RUU KUHP Berikan Evaluasi Hukuman Mati
Minggu, 27 Juli 2008 – 08:03 WIB
Wakil Ketua Komisi III DPR RI Soeripto mendukung hukuman mati bagi koruptor itu. ”Ini keadaan darurat dan hukuman mati mendesak dilakukan,” jelasnya.
Di samping segera mengimplementasikan hukuman mati, eksekusi bagi terpidana korupsi yang telah divonis juga harus disegerakan. UU telah menetapkan pelaksanaan eksekusi setelah vonis berkekuatan hukum tetap. Nah aturan itu harus ditambahkan ketentuan, misalnya, 40 hari harus dilaksanakan eksekusi mati tersebut. ”Jangan seperti sekarang 20 tahun baru dilaksanakan,” terangnya.
UU, kata Soeripto, juga harus bisa memilah hukuman mati bagi koruptor tersebut. Artinya, harus ada batasan kejahatan yang bisa dijatuhi hukuman mati tadi. ”Misalkan berapa banyak yang dirugikan akibat kejahatan tersebut,” tegasnya.

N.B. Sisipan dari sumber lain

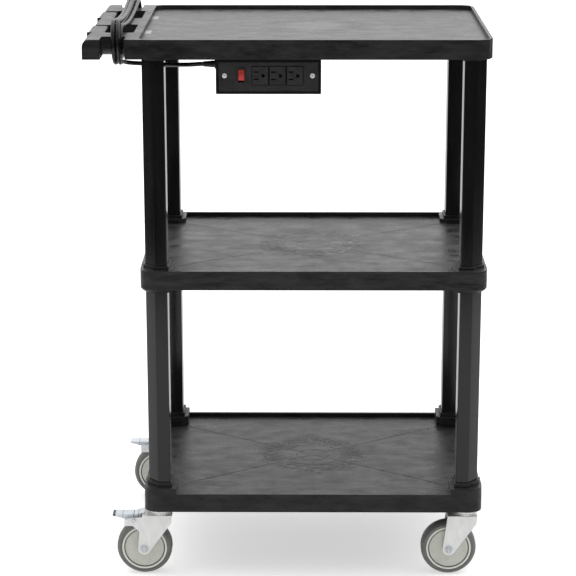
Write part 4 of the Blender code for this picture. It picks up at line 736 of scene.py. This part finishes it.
def makeFaceplate():
    look = plateLook
    rim, bend, edge = look["rim"], look["rimRound"], look["edge"]
    low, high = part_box("strip_faceplate")
    outer = (low.x, high.x, low.z, high.z)
    profile = [(0, high.y)]
    for step in range(look["rimSteps"] + 1):
        angle = math.pi / 2 * step / look["rimSteps"]
        profile.append((bend * (1 - math.cos(angle)), low.y + bend * (1 - math.sin(angle))))
    profile += [(rim - look["rimBreak"], low.y), (rim, low.y + look["rimBreak"]), (rim, high.y)]
    bm = bmesh.new()
    rings = [rectangleLoop(bm, outer, inset, max(look["corner"] - inset, look["leastCorner"]), y)
             for inset, y in profile]
    for index, ring in enumerate(rings):
        bridgeLoops(bm, ring, rings[(index + 1) % len(rings)])
    faceOut(bm)
    frameRim = keepMesh("strip_plate_rim", bm, "rim")
    bm = bmesh.new()
    front = low.y + look["sunk"]
    outlines = [(outer, rim + look["seam"], look["leastCorner"], edge)]
    for node in stripInserts:
        small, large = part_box(node)
        gap = look["bezelGap"] if node == "switch_bezel" else look["outletGap"]
        outlines.append(((small.x, large.x, small.z, large.z), -gap, look["holeCorner"], -edge / 2))
    loops = [[rectangleLoop(bm, box, inset, corner, high.y),
              rectangleLoop(bm, box, inset, corner, front + abs(slope)),
              rectangleLoop(bm, box, inset + slope, corner, front)] for box, inset, corner, slope in outlines]
    for back, bent, face in loops:
        bridgeLoops(bm, back, bent)
        bridgeLoops(bm, bent, face)
    fillLoops(bm, [loop[0] for loop in loops])
    fillLoops(bm, [loop[2] for loop in loops])
    faceOut(bm)
    plate = keepMesh("strip_plate", bm, "steel")
    finishPiece(plate, "cart", "steel", "strip_faceplate")
    finishPiece(frameRim, "cart", "steel")


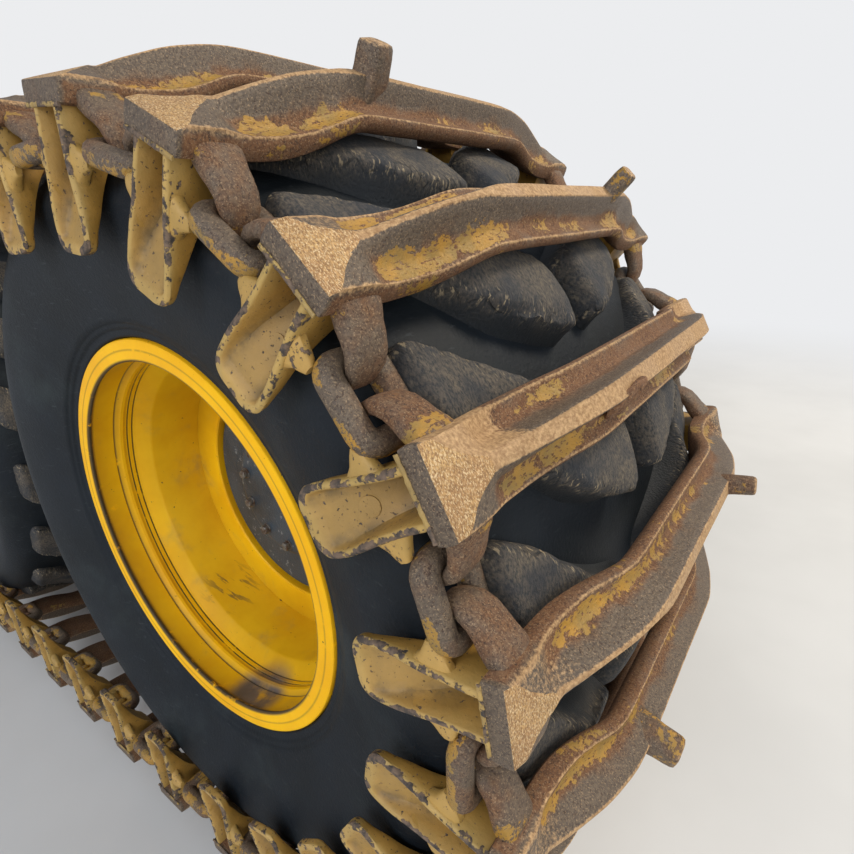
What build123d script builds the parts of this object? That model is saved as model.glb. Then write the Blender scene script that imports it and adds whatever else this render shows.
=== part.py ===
"""Tracked bogie of a forestry harvester, in millimetres.

Two wheels on a swinging bogie case run inside one steel band track. +X is the
way forward, -Y is the outer side with the open rims, +Y points to the machine
and +Z is up. The origin is the centre of the axle end's bolted flange, on the
bogie's swing axis.
"""
from build123d import *
from math import atan2, cos, degrees, pi, radians, sin, sqrt
import os

# Fits
seat_clearance = 0.3
shaft_clearance = 0.05
running_gap = 6.0

# Rim and wheel disc
rim_width = 700.0
flange_radius = 362.0
flange_thickness = 12.0
ring_thickness = 10.0
ring_width = 37.0
flange_height = 24.0
bead_seat_width = 70.0
rim_wall = 12.0
well_depth = 23.0
well_slope = 24.0
disc_depth = 222.0
disc_thickness = 22.0
disc_ledge = 70.0

# Tyre
tread_radius = 693.0
sidewall_bulge = 42.0
widest_drop = 150.0
shoulder_drop = 53.0
shoulder_inset = 62.0
crown_inset = 165.0
cavity_wall = 46.0
cavity_drop = 90.0
lug_count = 21
lug_length = 60.0
lug_end_height = 10.0

# Hub, final drive and bogie case
hub_radius = 215.0
hub_flange_overlap = 35.0
hub_flange_thickness = 28.0
hub_length = 300.0
hub_spigot_gap = 5.0
hub_cover_radius = 132.0
hub_cover_height = 26.0
spindle_radius = 110.0
spindle_length = 225.0
drive_radius = 172.0
drive_flange_radius = 235.0
drive_flange_thickness = 30.0
axle_drop = 90.0
tyre_gap = 114.0
case_gap = 34.0
case_width = 262.0
case_end_radius = 205.0
case_boss_radius = 268.0
case_edge = 16.0
cap_radius = 190.0
cap_thickness = 20.0
guard_thickness = 14.0
guard_inset = 190.0
bearing_wall = 135.0
bearing_length = 70.0

# Axle end
journal_radius = 150.0
journal_depth = 170.0
neck_radius = 205.0
neck_length = 96.0
axle_flange_radius = 290.0
axle_flange_thickness = 32.0
axle_bolt_circle = 510.0
axle_bolt_count = 16
axle_bolt_hole_radius = 12.5
axle_bore_radius = 70.0
drive_shaft_radius = 48.0
drive_spline_radius = 42.0
drive_spline_length = 40.0
seal_thickness = 18.0
stop_width = 60.0
stop_height = 52.0
stop_depth = 44.0
stop_gap = 6.0
stop_spare_turn = 1.5
swing_limit = 15.0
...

Dukungan terhadap hukuman mati juga diungkapkan pengamat hukum Universitas Gadjah Mada (UGM), Denny Indrayana. Dia merinci syarat-syarat bagi koruptor yang bisa di eksekusi mati.
Di antaranya, pelaku kejahatan adalah residivis yang telah melakukan berkali-kali melakukan kejahatan menggerus uang negara tersebut. Yang pasti, hukuman mati pantas bagi koruptor kambuhan. ”Apalagi keuangan yang dirugikan dalam jumlah besar,” tambahnya. Selain itu, ucap Denny, juga harus diukur perasaan masyarakat yang dirugikan. ”Kalau yang dikorupsi adalah dana penanggulangan bencana alam, tentu sangat pantas hukuman itu diterapkan,” tambahnya.
Selama ini, pasal 2 ayat 2 UU No 31 tahun 1999 tentang tindak pidana korupsi memungkinkan tuntutan hukuman mati dalam kasus korupsi. Namun dibatasi dalam kondisi tertentu, yakni menyangkut korupsi bantuan bencana alam.